Abstract

The notorious collapse of the firm Ambrosius Hochstetter und Mitverwandte is one of the first and best documented cases of bankruptcy in early modern European history. The spectacular ambitions that led to it – the attempt to create a cartel in mercury production and sale – and the no less spectacular ruin that resulted from it – the flight or arrest of the principals, one of whom died in prison – make for a tale of intrigue that reaches from the smelting works of Tyrol through the counting houses of Augsburg to the archducal treasury in Innsbruck. The Hochstetter bankruptcy reveals the inner practices and structures of early modern capitalism, the often tense relationships between capitalist financiers, the hierarchical societies they were part of, and the connections between private enterprises and public finance.

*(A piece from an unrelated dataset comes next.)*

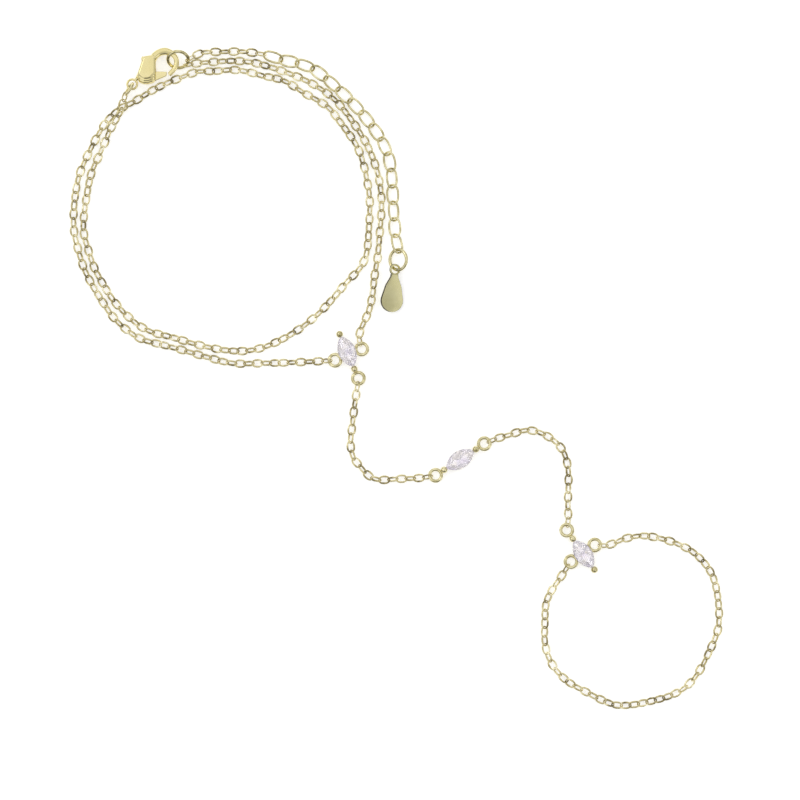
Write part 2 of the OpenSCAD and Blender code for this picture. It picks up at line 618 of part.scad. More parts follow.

After a brief narrative of the Hochstetters’ rise and fall, during the course of the late fifteenth and early sixteenth century, the article addresses capitalist practices with specific regard to the mercury cartel. Because the Habsburgs were leading figures in plans to create a mercury cartel, their attitudes toward it provide a bridge into the final theme, the connections between private enterprise and public finance. The Hochstetter bankruptcy set the parameters for the many proceedings that followed in southern Germany during the sixteenth and seventeenth centuries. Its study is an essential point of departure for any larger consideration of bankruptcies in the economic or political history of the Holy Roman Empire.